* [Collected material]
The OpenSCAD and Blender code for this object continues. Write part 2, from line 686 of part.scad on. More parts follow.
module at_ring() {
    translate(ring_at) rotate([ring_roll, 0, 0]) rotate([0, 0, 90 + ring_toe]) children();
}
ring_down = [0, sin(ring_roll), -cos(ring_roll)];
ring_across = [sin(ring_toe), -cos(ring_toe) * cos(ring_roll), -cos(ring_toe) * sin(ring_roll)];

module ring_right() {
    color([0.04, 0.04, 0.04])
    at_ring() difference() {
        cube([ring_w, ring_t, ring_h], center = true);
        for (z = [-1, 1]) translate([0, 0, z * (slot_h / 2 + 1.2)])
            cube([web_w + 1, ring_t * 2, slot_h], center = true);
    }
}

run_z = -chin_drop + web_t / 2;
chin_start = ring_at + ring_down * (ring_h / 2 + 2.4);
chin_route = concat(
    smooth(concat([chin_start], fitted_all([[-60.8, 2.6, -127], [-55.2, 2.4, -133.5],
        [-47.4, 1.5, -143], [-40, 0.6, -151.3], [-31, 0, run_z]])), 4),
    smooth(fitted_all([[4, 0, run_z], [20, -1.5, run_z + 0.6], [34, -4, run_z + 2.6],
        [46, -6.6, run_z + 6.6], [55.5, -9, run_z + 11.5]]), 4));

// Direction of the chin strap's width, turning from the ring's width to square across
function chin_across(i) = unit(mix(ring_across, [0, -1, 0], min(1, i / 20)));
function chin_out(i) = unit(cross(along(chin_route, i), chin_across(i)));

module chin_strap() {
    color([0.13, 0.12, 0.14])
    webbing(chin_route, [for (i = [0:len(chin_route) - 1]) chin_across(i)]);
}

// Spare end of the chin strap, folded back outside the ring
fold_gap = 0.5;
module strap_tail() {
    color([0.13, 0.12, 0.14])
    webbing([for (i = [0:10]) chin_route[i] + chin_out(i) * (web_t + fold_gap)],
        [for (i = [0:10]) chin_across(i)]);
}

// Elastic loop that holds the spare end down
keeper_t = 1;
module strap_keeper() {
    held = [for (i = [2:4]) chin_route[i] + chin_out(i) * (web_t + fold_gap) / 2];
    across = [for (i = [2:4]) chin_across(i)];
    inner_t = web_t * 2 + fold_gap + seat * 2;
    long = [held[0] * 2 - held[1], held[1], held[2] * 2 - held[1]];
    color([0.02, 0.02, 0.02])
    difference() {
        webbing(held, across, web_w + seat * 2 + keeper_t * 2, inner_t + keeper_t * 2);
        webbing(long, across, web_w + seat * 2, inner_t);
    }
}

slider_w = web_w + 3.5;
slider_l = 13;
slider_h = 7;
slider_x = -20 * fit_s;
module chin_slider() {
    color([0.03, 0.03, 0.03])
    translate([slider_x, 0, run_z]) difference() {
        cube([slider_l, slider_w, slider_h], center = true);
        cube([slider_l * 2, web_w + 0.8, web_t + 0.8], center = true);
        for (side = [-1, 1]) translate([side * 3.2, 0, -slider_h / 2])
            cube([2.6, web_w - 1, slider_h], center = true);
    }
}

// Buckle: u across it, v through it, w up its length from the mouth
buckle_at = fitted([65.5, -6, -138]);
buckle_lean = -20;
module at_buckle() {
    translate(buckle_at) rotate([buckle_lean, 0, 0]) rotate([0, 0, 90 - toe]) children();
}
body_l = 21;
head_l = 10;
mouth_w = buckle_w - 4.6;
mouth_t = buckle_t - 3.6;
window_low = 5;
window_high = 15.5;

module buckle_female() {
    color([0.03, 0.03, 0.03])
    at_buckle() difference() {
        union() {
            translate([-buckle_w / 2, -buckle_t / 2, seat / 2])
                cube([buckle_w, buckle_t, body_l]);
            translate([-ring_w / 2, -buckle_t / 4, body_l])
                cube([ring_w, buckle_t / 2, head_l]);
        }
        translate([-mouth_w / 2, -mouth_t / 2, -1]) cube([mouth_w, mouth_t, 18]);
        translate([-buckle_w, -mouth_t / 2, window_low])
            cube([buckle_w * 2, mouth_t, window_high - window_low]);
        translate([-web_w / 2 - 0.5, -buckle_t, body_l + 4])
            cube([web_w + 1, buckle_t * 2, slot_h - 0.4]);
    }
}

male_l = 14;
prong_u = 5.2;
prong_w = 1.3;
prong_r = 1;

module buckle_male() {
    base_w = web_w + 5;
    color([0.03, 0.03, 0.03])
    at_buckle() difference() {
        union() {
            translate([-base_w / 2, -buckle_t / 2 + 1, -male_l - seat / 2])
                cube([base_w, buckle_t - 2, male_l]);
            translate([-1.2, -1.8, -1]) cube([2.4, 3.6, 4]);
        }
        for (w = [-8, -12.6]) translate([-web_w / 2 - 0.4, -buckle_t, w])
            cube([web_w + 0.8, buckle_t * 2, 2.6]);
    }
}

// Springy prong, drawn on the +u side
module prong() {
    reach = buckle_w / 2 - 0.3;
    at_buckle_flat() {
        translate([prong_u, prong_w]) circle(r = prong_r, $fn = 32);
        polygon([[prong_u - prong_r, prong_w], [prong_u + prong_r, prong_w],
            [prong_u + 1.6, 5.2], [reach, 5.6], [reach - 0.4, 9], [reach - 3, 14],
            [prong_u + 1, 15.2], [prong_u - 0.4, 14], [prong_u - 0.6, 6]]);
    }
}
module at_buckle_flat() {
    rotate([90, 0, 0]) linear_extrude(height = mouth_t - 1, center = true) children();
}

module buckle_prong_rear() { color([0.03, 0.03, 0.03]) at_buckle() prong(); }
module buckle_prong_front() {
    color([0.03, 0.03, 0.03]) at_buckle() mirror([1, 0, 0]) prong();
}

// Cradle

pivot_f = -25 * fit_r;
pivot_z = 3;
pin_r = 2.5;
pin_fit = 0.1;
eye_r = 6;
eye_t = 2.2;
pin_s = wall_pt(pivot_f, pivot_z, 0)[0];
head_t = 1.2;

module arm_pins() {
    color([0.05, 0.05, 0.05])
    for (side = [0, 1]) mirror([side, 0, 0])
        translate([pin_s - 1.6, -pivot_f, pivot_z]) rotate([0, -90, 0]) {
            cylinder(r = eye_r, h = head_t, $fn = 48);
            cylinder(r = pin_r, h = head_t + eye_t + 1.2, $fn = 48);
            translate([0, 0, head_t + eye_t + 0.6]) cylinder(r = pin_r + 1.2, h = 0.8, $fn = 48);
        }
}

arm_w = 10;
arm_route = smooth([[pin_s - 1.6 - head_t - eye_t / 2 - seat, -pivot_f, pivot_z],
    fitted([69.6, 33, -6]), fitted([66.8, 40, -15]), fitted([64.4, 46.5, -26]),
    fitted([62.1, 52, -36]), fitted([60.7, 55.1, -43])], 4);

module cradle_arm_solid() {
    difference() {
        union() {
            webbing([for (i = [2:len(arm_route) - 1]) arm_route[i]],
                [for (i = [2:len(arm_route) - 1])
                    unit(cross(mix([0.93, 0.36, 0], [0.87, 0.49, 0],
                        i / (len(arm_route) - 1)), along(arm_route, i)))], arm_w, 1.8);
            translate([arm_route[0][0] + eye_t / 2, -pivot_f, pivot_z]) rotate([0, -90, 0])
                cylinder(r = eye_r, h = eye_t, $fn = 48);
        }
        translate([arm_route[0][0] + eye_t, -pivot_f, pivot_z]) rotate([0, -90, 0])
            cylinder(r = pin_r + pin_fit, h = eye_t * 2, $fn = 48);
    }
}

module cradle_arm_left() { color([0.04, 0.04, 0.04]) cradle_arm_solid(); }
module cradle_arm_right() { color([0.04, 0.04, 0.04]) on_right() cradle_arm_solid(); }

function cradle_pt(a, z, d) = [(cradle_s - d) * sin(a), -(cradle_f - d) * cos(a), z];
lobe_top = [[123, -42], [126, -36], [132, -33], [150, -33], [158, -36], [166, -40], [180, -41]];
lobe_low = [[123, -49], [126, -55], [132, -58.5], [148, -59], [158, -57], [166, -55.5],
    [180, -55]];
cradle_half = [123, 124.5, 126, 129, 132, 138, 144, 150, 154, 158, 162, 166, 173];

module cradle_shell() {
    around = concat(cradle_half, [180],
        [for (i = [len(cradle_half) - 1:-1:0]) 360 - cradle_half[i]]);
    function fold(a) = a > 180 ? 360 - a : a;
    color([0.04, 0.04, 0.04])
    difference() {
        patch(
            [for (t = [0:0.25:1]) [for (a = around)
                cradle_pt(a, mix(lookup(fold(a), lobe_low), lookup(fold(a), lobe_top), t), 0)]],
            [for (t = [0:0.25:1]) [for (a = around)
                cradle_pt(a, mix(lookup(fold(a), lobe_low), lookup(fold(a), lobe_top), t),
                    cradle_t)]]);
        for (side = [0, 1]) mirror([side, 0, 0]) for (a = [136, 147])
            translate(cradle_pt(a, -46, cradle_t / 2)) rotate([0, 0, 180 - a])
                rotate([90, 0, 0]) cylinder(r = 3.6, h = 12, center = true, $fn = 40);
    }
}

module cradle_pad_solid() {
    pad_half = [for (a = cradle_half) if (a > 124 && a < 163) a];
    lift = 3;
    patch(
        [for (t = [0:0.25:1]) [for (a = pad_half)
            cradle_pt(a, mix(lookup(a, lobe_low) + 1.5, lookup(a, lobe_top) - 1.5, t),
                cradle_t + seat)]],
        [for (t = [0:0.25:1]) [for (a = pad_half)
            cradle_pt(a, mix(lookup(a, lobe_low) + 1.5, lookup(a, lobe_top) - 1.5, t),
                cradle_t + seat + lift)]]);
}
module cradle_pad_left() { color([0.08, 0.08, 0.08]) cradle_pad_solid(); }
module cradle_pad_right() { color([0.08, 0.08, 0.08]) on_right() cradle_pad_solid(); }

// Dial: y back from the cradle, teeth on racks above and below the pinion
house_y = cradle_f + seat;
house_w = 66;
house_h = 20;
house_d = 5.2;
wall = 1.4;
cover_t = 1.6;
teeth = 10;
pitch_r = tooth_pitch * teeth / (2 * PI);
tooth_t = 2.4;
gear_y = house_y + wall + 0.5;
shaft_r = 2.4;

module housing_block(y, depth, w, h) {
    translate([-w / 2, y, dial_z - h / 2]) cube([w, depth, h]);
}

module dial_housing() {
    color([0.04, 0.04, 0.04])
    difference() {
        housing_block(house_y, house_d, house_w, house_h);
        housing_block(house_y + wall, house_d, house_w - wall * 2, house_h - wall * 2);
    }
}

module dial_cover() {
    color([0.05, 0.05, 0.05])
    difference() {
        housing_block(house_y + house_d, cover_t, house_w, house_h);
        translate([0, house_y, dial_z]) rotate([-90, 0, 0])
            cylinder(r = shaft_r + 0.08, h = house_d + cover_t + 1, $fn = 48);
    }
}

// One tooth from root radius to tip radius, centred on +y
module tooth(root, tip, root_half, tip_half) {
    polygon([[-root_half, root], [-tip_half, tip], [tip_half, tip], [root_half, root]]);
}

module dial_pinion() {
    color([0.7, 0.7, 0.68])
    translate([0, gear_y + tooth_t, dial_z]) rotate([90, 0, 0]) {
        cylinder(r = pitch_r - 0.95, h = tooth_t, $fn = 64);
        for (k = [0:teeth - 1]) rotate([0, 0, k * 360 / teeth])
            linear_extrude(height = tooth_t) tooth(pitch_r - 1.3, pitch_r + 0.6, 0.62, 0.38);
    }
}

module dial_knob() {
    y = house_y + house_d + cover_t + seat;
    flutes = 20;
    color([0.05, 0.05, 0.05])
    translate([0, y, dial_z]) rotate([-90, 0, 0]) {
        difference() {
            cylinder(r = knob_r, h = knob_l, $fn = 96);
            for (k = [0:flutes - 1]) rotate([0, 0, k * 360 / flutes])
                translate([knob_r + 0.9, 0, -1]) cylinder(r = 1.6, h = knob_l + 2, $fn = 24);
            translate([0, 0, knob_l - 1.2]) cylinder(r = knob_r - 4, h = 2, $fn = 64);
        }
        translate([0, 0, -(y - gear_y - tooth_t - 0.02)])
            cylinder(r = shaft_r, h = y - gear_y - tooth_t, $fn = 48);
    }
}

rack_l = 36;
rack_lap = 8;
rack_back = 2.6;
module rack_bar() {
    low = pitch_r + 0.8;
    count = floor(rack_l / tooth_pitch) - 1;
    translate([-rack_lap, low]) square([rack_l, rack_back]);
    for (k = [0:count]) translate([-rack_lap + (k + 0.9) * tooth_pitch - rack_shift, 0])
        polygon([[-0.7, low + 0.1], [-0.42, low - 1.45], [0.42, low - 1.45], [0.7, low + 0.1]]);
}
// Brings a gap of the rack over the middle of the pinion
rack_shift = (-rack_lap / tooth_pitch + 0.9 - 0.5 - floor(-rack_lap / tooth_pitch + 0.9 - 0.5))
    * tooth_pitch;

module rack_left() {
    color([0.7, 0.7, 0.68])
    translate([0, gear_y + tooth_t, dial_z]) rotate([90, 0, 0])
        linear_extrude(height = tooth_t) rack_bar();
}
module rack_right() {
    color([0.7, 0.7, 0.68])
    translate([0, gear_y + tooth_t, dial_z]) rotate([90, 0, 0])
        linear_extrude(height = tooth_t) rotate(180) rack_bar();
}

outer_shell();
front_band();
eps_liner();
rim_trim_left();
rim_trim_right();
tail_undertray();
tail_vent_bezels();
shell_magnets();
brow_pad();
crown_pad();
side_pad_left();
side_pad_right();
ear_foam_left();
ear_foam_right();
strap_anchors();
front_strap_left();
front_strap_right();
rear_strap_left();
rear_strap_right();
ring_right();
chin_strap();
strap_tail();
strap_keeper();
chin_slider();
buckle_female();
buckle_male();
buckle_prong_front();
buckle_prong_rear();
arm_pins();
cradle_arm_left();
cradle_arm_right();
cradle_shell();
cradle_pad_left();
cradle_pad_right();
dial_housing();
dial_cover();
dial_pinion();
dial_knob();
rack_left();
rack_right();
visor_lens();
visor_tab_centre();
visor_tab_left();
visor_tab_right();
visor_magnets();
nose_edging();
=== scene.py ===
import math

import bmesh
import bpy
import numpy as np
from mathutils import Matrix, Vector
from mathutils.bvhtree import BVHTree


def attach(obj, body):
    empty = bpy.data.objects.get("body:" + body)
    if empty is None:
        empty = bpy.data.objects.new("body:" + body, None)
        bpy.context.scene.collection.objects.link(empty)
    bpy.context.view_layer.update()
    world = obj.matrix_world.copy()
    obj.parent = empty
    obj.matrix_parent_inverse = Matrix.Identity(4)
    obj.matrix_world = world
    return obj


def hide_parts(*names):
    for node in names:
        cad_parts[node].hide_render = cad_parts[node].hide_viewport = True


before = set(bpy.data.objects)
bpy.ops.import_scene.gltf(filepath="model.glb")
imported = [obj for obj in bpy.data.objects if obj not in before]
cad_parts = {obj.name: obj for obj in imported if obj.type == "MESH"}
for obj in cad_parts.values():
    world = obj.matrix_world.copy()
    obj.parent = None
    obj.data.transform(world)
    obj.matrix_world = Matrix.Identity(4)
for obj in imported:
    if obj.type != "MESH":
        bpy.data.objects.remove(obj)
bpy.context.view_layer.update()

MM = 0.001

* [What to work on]
Print, without alteration, the lines from the line with "outer_shell();" to the line with "obj.data.transform(world)". Include both of them, and omit every other line.

* [Answer to this exercise]
outer_shell();
front_band();
eps_liner();
rim_trim_left();
rim_trim_right();
tail_undertray();
tail_vent_bezels();
shell_magnets();
brow_pad();
crown_pad();
side_pad_left();
side_pad_right();
ear_foam_left();
ear_foam_right();
strap_anchors();
front_strap_left();
front_strap_right();
rear_strap_left();
rear_strap_right();
ring_right();
chin_strap();
strap_tail();
strap_keeper();
chin_slider();
buckle_female();
buckle_male();
buckle_prong_front();
buckle_prong_rear();
arm_pins();
cradle_arm_left();
cradle_arm_right();
cradle_shell();
cradle_pad_left();
cradle_pad_right();
dial_housing();
dial_cover();
dial_pinion();
dial_knob();
rack_left();
rack_right();
visor_lens();
visor_tab_centre();
visor_tab_left();
visor_tab_right();
visor_magnets();
nose_edging();
=== scene.py ===
import math

import bmesh
import bpy
import numpy as np
from mathutils import Matrix, Vector
from mathutils.bvhtree import BVHTree


def attach(obj, body):
    empty = bpy.data.objects.get("body:" + body)
    if empty is None:
        empty = bpy.data.objects.new("body:" + body, None)
        bpy.context.scene.collection.objects.link(empty)
    bpy.context.view_layer.update()
    world = obj.matrix_world.copy()
    obj.parent = empty
    obj.matrix_parent_inverse = Matrix.Identity(4)
    obj.matrix_world = world
    return obj


def hide_parts(*names):
    for node in names:
        cad_parts[node].hide_render = cad_parts[node].hide_viewport = True


before = set(bpy.data.objects)
bpy.ops.import_scene.gltf(filepath="model.glb")
imported = [obj for obj in bpy.data.objects if obj not in before]
cad_parts = {obj.name: obj for obj in imported if obj.type == "MESH"}
for obj in cad_parts.values():
    world = obj.matrix_world.copy()
    obj.parent = None
    obj.data.transform(world)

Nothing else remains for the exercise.